Virginia Three

Do you remember Virginia Governor Ralph Northam?

Reflecting can often be a good thing. Ralph Northam is still governor of Virginia, though it seemed that he would be run out on a rail when the story or stories of him being blackface surfaced on Friday, Feb. 1. Just about every progressive with a PC bone in his or her body called for him to immediately resign.

The situation became further complicated when shortly thereafter accusations were made public that Lieutenant Governor Justin Fairfax had sexually assaulted two women, one while they were both students at Duke University. To further compound, Virginia’s Attorney-General Mark Herring acknowledged that he too had worn black face.

As of now, all three are still in office and if you don’t live in or near Virginia, you hear very little about it. What does it mean that they remain in office. Here are a few hypotheses:

  1. Each, or perhaps all, is very lucky.
  2. Each has his own reason for trying to weather the storm, and it’s working:
    1. Northam believes that what he did was not a disqualifier to stay in office and by remaining, he can walk along the “road to redemption.”
    2. Fairfax did not do what he is accused of, or he did them but does not consider them serious, or he is trying to run out the clock until evidence is presented.
    3. Herring got a reasonable break because what he did was not that unusual, not illegal, and he owned up to it rather than being the target of accusations.
  3. By taking a chance that the storm would pass, Northam and Fairfax won their bets and for now are in office. The storm was just breezy for Herring.
  4. One, two or three of them will have to resign or will be otherwise removed from office once more information comes forward.

Truth be told, none of us on the outside really knows what happened, except in the case of Attorney-General Herring. The fact that we don’t know should be reason alone to keep us from hastily jumping to conclusions. But that does not seem to be the way it frequently works.

Most of us believe in the axiom of innocent until proven guilty. But we also know that in cases of urgency, we cannot afford to operate that way. If a bus driver causes an accident and he is found to have been drinking, he should be fired, or at least put in a rehab program and not allowed to return to work until he successfully completed the program. If a president shoots and kills someone on 5th Avenue in New York, he/she should be impeached and convicted as quickly as possible, even if the case has not been fully adjudicated in court.

Should Ralph Northam, Justin Fairfax and Mark Herring still be in office? The answer is murky. What is clear is that none of them should be forced to leave office because of a loud and frenzied outcry at the time of the initial accusations. As real evidence grows, then their vulnerability should increase.

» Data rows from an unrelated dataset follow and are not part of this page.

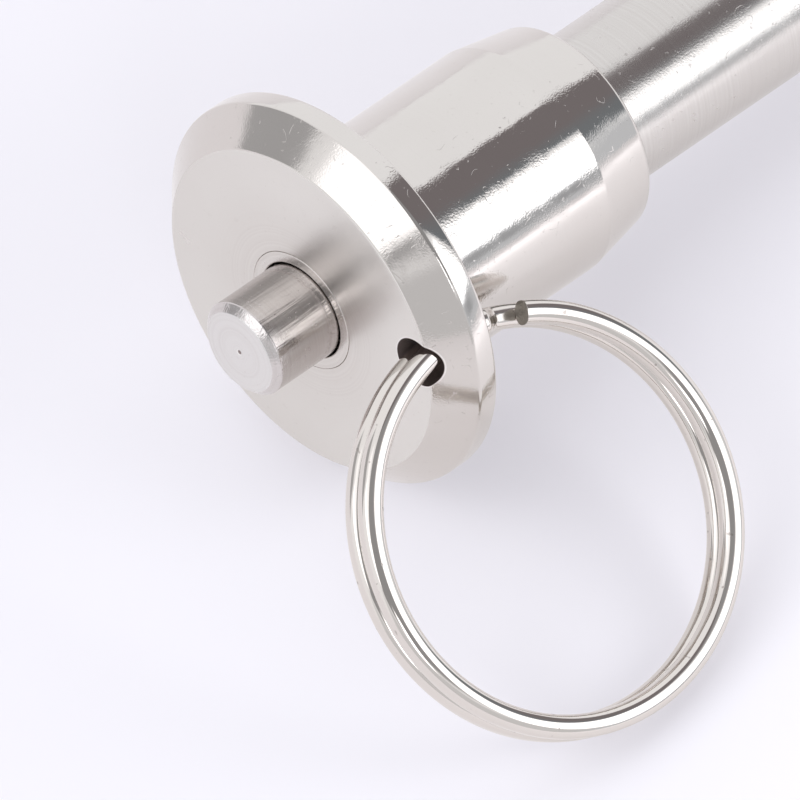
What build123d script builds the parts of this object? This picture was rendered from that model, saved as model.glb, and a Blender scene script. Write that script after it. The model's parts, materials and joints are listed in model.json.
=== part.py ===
# Ball lock pin with a flanged handle and a split ring, lying on a level surface.
# Each turned piece is drawn about the pin's axis, local Z, which runs from the flange's
# front face at 0 towards the tip, with local X upwards. The whole pin is then laid down on
# the flange's rim, the shank's tip and the split ring. Units are millimetres. In the final
# frame +Z is up, +X runs along the pin towards its tip, and the origin is in the middle of
# the object's footprint.
from build123d import *
from math import asin, atan2, cos, hypot, radians, sin, sqrt, tan
import os

os.makedirs("parts", exist_ok=True)

# ---------------------------------------------------------------- driving sizes
# Shank, the working end of the pin
shank_diameter = 10.0
grip_length = 30.0              # of full diameter, from the shoulder
grip_play = 0.2                 # from the grip's end to the near side of the balls
nose_diameter = 9.6             # relieved, so that the staked seats stay below the grip
tip_beyond_ball = 7.0
tip_chamfer = 1.2
spigot_diameter = 10.4          # of the shank's inner end, pressed into the handle
drill_point_angle = 118.0

# Locking balls
ball_diameter = 4.0
ball_stand_out = 1.0            # how far a locked ball stands proud of the shank
ball_sink = 0.1                 # how far a released ball drops below the shank's surface

# Handle: one turned piece, a flange in front and a barrel behind it
handle_length = 22.3
flange_diameter = 25.4
flange_face_diameter = 21.3
bevel_depth = 2.05
flange_thickness = 3.48
rim_round = 0.25
barrel_diameter = 15.16
barrel_straight_end = 18.1      # where the band that tapers to the shoulder begins
shoulder_diameter = 13.6
shoulder_round = 0.35
root_round = 0.3

# Guide bush, pressed into the handle's mouth
bush_diameter = 7.8
bush_length = 2.4
edge_break = 0.12

# Push button
button_diameter = 6.17
button_stand_out = 5.12
button_chamfer = 0.48
button_collar_length = 1.8
button_travel = 3.0
centre_dimple_diameter = 0.4
centre_dimple_depth = 0.15

# Spindle
spindle_tail_diameter = 2.6
spindle_tail_length = 4.6
spindle_land_length = 1.7       # past the balls' centres while locked
groove_behind_ball = 2.1        # from a released ball's centre to the groove's far edge
spindle_end_room = 0.15         # left in front of the spindle when it is pressed home

# Return spring
spring_wire = 0.6
spring_room = 7.8               # between the button's collar and the shank's inner end
spring_turns = 5

# Split ring, two coils of flattened wire, and its hole in the flange
ring_outer_diameter = 25.8
ring_wire_width = 1.45          # across the ring
ring_wire_height = 1.40         # along the ring's axis
ring_wire_round = 0.6
ring_coil_gap = 0.03
ring_step_start = 72.0          # degrees round the ring from the side towards the pin's tip
ring_step_sweep = 7.0
ring_end_gap = 6.0              # degrees between a cut end and the step beside it
ring_hole_diameter = 3.2
ring_hole_orbit = 9.72          # from the pin's axis to the hole's
ring_hole_clock = 68.35         # degrees round the flange from straight up
ring_centre_depth = 2.45        # behind the flange's front face
ring_lean = 2.0                 # degrees that the ring leans over in its loose hole

# Clearances
ball_gap = 0.03                 # ball in its pocket
land_gap = 0.02                 # ball over the spindle
spindle_gap = 0.05              # spindle in the shank's bore
button_gap = 0.085              # button in the guide bush
collar_gap = 0.08               # button's collar in the handle's bore
stop_gap = 0.02                 # collar against the guide bush

# ---------------------------------------------------------------- worked-out sizes
shank_radius = shank_diameter / 2
nose_radius = nose_diameter / 2
spigot_radius = spigot_diameter / 2
flange_radius = flange_diameter / 2
button_radius = button_diameter / 2
bush_radius = bush_diameter / 2

ball_radius = ball_diameter / 2
ball_locked = shank_radius + ball_stand_out - ball_radius
ball_travel = ball_stand_out + ball_sink
ball_half_chord = sqrt(ball_radius**2 - (shank_radius - ball_locked) ** 2)
grip_end = handle_length + grip_length
ball_depth = grip_end + grip_play + ball_half_chord
tip_depth = ball_depth + tip_beyond_ball

collar_front = bush_length + stop_gap
collar_back = collar_front + button_collar_length
seat_depth = collar_back + spring_room
tail_radius = spindle_tail_diameter / 2
tail_front = collar_back - spindle_tail_length

land_radius = ball_locked - ball_radius - land_gap
core_radius = land_radius - ball_travel
land_end = ball_depth + spindle_land_length
bore_radius = land_radius + spindle_gap
bore_end = land_end + button_travel + spindle_end_room


def turned(points):
    """A solid of revolution about the pin's axis, from (radius, depth) points."""
    outline = Polyline([(radius, 0, depth) for radius, depth in points], close=True)
    return revolve(make_face(outline), Axis.Z)


def circle_at(part, radius, depth):
    """The edge of a turned part that runs round it at one radius and depth."""
    return [
        edge
        for edge in part.edges().filter_by(GeomType.CIRCLE)
        if abs(edge.radius - radius) < 1e-4 and abs(edge.arc_center.Z - depth) < 1e-4
    ]


# ---------------------------------------------------------------- handle
def make_handle():
    """The flange and the barrel, turned in one piece, with the ring's hole drilled."""
    barrel_radius = barrel_diameter / 2
    shoulder_radius = shoulder_diameter / 2
    handle = turned([
        (bush_radius, 0),
        (flange_face_diameter / 2, 0),
        (flange_radius, bevel_depth),
        (flange_radius, flange_thickness),
        (barrel_radius, flange_thickness),
        (barrel_radius, barrel_straight_end),
        (shoulder_radius, handle_length),
        (spigot_radius, handle_length),
        (spigot_radius, seat_depth),
        (bush_radius, seat_depth),
    ])
    handle = fillet(circle_at(handle, barrel_radius, flange_thickness), root_round)
    handle = fillet(circle_at(handle, flange_radius, flange_thickness), rim_round)
    handle = fillet(circle_at(handle, shoulder_radius, handle_length), shoulder_round)
    drill = Cylinder(ring_hole_diameter / 2, 3 * flange_thickness)
    hole = Rot(Z=ring_hole_clock) * Pos(X=ring_hole_orbit, Z=flange_thickness / 2)
    return handle - hole * drill


# ---------------------------------------------------------------- guide bush
def make_guide_bush():
    """The collar pressed into the mouth, which guides the button and keeps it in."""
    inner = button_radius + button_gap
    return turned([
        (inner + edge_break, 0),
        (bush_radius, 0),
        (bush_radius, bush_length),
        (inner, bush_length),
        (inner, edge_break),
    ])


# ---------------------------------------------------------------- push button
def make_push_button():
    """The thumb button, with a collar behind the bush and a bore for the spindle."""
    front = -button_stand_out
    collar_radius = bush_radius - collar_gap
    return turned([
        (0, front + centre_dimple_depth),
        (centre_dimple_diameter / 2, front),
        (button_radius - button_chamfer, front),
        (button_radius, front + button_chamfer),
        (button_radius, collar_front),
        (collar_radius, collar_front),
        (collar_radius, collar_back),
        (tail_radius, collar_back),
        (tail_radius, tail_front),
        (0, tail_front),
    ])


# ---------------------------------------------------------------- spindle
def make_spindle():
    """The rod that works the balls. Its land holds them out. Pressed forward, its ramp
    passes under them and they sink towards the groove. The ramp keeps the same gap to
    the balls all the way, so the land ends that much ahead of their centres."""
    slope = atan2(ball_travel, button_travel)
    reach = ball_radius + land_gap
    land_start = ball_depth + reach * (1 - cos(slope)) / sin(slope)
    core_front = land_start - button_travel
    groove_edge = ball_depth - button_travel - groove_behind_ball
    core_back = groove_edge + ball_travel
    return turned([
        (0, tail_front),
        (tail_radius, tail_front),
        (tail_radius, collar_back),
        (land_radius, collar_back),
        (land_radius, groove_edge),
        (core_radius, core_back),
        (core_radius, core_front),
        (land_radius, land_start),
        (land_radius, land_end - edge_break),
        (land_radius - edge_break, land_end),
        (0, land_end),
    ])


# ---------------------------------------------------------------- locking balls
def ball_line(side):
    """The place whose +Z runs out along a ball's own hole, level, on side 1 or -1."""
    return Pos(Z=ball_depth) * Rot(Z=90 * side) * Rot(Y=90)


def make_ball_pocket(side):
    """A round hole that leads the ball and ends in a staked seat of the ball's curve."""
    pocket_radius = ball_radius + ball_gap
    hole = Pos(Z=ball_locked / 2) * Cylinder(pocket_radius, ball_locked)
    seat = Pos(Z=ball_locked) * Sphere(pocket_radius)
    return ball_line(side) * (hole + seat)


def make_locking_ball(side):
    return ball_line(side) * Pos(Z=ball_locked) * Sphere(ball_radius)


# ---------------------------------------------------------------- shank
def make_shank():
    """The hollow pin itself, pressed into the handle and closed at its chamfered tip."""
    drill_point = bore_radius / tan(radians(drill_point_angle / 2))
    relief = shank_radius - nose_radius
    shank = turned([
        (bore_radius, seat_depth),
        (spigot_radius, seat_depth),
        (spigot_radius, handle_length),
        (shank_radius, handle_length),
        (shank_radius, grip_end),
        (nose_radius, grip_end + relief),
        (nose_radius, tip_depth - tip_chamfer),
        (nose_radius - tip_chamfer, tip_depth),
        (0, tip_depth),
        (0, bore_end + drill_point),
        (bore_radius, bore_end),
    ])
    return shank - make_ball_pocket(1) - make_ball_pocket(-1)


# ---------------------------------------------------------------- return spring
def make_return_spring():
    """The coil spring round the spindle, between the button and the shank's inner end."""
    rise = spring_room - spring_wire
    coil_radius = (land_radius + bush_radius) / 2
    coil = Helix(pitch=rise / spring_turns, height=rise, radius=coil_radius)
    coil = coil.moved(Pos(Z=collar_back + spring_wire / 2))
    section = Plane(origin=coil @ 0, z_dir=coil % 0) * Circle(spring_wire / 2)
    return sweep(section, path=coil)


# ---------------------------------------------------------------- split ring
ring_rho = (ring_outer_diameter - ring_wire_width) / 2
coil_height = (ring_wire_height + ring_coil_gap) / 2
ring_half_height = coil_height + ring_wire_height / 2
step_end = ring_step_start + ring_step_sweep
step_sections = 6


def wire_section(turn, height):
    """The wire's section at an angle round the ring and a height along its axis."""
    outward = Vector(cos(radians(turn)), sin(radians(turn)), 0)
    plane = Plane(
        origin=outward * ring_rho + Vector(0, 0, height),
        x_dir=outward,
        z_dir=Vector(0, 0, 1).cross(outward),
    )
    return plane * RectangleRounded(ring_wire_width, ring_wire_height, ring_wire_round)


def make_split_ring():
    """Two coils face to face about Z, joined by a step beside which both ends are cut."""
    coil_sweep = 360 - ring_step_sweep - ring_end_gap
    front_coil = revolve(wire_section(step_end, coil_height), Axis.Z, coil_sweep)
    back_start = step_end + ring_end_gap
    back_coil = revolve(wire_section(back_start, -coil_height), Axis.Z, coil_sweep)
    sections = []
    for index in range(step_sections):
        share = index / (step_sections - 1)
        ease = share * share * (3 - 2 * share)
        turn = ring_step_start + share * ring_step_sweep
        sections.append(wire_section(turn, (2 * ease - 1) * coil_height))
    return front_coil + loft(sections) + back_coil


# ---------------------------------------------------------------- how it lies
# The pin leans from the flange's rim down to the edge of its tip chamfer.
tip_edge_depth = tip_depth - tip_chamfer
rim_rise = flange_radius - rim_round - nose_radius
rim_run = tip_edge_depth - (flange_thickness - rim_round)
tilt = atan2(rim_rise, rim_run) + asin(rim_round / hypot(rim_rise, rim_run))
front_height = tip_edge_depth * sin(tilt) + nose_radius * cos(tilt)

# The coils bow outwards inside the hole, so the hole's axis runs through their mean place.
ring_bow = ring_rho - sqrt(ring_rho**2 - ring_centre_depth**2)
ring_reach = ring_rho - ring_bow / 2


def round_the_pin(clock, radius, depth):
    """A point at an angle from straight up, a radius and a depth, in the pin's frame."""
    return Vector(radius * cos(radians(clock)), radius * sin(radians(clock)), depth)


def ring_place(swing):
    """The ring's centre and axis when it hangs from its hole at an angle from straight up."""
    centre = round_the_pin(ring_hole_clock, ring_hole_orbit, ring_centre_depth)
    centre += round_the_pin(swing, ring_reach, 0)
    level_lean = cos(radians(ring_lean))
    normal = round_the_pin(swing - 90, level_lean, -sin(radians(ring_lean)))
    return centre, normal


def ring_clearance(swing):
    """The height of the ring's lowest point above the surface."""
    centre, normal = ring_place(swing)
    up = Vector(cos(tilt), 0, -sin(tilt))
    upright = abs(normal.dot(up))
    edgewise = sqrt(1 - upright**2)
    drop = (ring_rho + ring_wire_width / 2 - ring_wire_round) * edgewise
    drop += (ring_half_height - ring_wire_round) * upright + ring_wire_round
    return front_height + centre.dot(up) - drop


def find_ring_swing():
    """The swing at which the ring comes down on the surface, found by halving."""
    clear, sunk = 90.0, 180.0
    while sunk - clear > 1e-6:
        middle = (clear + sunk) / 2
        if ring_clearance(middle) > 0:
            clear = middle
        else:
            sunk = middle
    return clear


ring_swing = find_ring_swing()
ring_centre, ring_normal = ring_place(ring_swing)
ring_plane = Plane(origin=ring_centre, x_dir=(0, 0, 1), z_dir=ring_normal)
lying = Plane(
    origin=(0, 0, front_height),
    x_dir=(sin(tilt), 0, cos(tilt)),
    z_dir=(cos(tilt), 0, -sin(tilt)),
).location

pieces = {
    "handle": make_handle(),
    "guide_bush": make_guide_bush(),
    "shank": make_shank(),
    "push_button": make_push_button(),
    "spindle": make_spindle(),
    "return_spring": make_return_spring(),
    "locking_ball_left": make_locking_ball(-1),
    "locking_ball_right": make_locking_ball(1),
    "split_ring": ring_plane.location * make_split_ring(),
}

laid = {name: lying * piece for name, piece in pieces.items()}
middle = Compound(list(laid.values())).bounding_box().center()
to_origin = Pos(-middle.X, -middle.Y, 0)
for name, piece in laid.items():
    export_step(to_origin * piece, f"parts/{name}.step")
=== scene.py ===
import json
from math import cos, pi, radians, sin

import bmesh
import bpy
from mathutils import Euler, Matrix, Vector


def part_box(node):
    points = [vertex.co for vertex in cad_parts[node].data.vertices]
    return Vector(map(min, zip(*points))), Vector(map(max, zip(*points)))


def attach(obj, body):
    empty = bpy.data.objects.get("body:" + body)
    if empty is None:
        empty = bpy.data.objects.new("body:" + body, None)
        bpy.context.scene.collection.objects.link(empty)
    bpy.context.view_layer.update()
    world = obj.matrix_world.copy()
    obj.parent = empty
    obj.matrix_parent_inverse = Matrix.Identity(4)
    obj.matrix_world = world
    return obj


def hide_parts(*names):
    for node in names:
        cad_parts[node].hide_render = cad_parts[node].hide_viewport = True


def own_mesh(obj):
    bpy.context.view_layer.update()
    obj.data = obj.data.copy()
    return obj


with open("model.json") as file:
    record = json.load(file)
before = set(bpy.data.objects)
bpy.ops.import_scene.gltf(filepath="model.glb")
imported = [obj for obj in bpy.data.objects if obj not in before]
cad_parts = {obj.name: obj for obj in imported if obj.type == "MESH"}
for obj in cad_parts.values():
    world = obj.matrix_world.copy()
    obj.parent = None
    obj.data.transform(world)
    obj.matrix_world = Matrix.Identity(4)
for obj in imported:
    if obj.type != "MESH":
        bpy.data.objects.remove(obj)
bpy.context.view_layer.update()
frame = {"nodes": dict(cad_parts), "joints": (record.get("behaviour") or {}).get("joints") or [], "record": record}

# ---------------------------------------------------------------- handle
# A flange to pull on and a barrel behind it, turned in one piece from stainless steel bar.
# The tool left fine rings all over it, plainest about the middle, and the bevel and barrel
# were then polished. The hole for the split ring was drilled through the flange last.
mm = 0.001
joints = {joint["name"]: joint for joint in frame["joints"]}
mounts = {mount["name"]: mount for mount in frame["record"]["mounts"]}

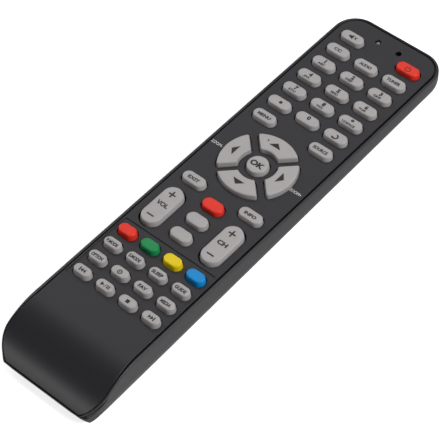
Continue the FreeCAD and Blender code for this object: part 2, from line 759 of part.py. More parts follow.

Al FrankenThis conversation cannot end without mention of former Minnesota Senator Al Franken. It was if he was surrounded by a lynching crowd in his own Senate. His “possible” answers did not count. Some were anxious to wipe him off their radar screen.

Maybe that was good, maybe it was hasty and we lost “one of the good ones.”

Kudos to Northam, Fairfax and Herring for not succumbing to the noise. But if evidence and reason gets them, then they have to go.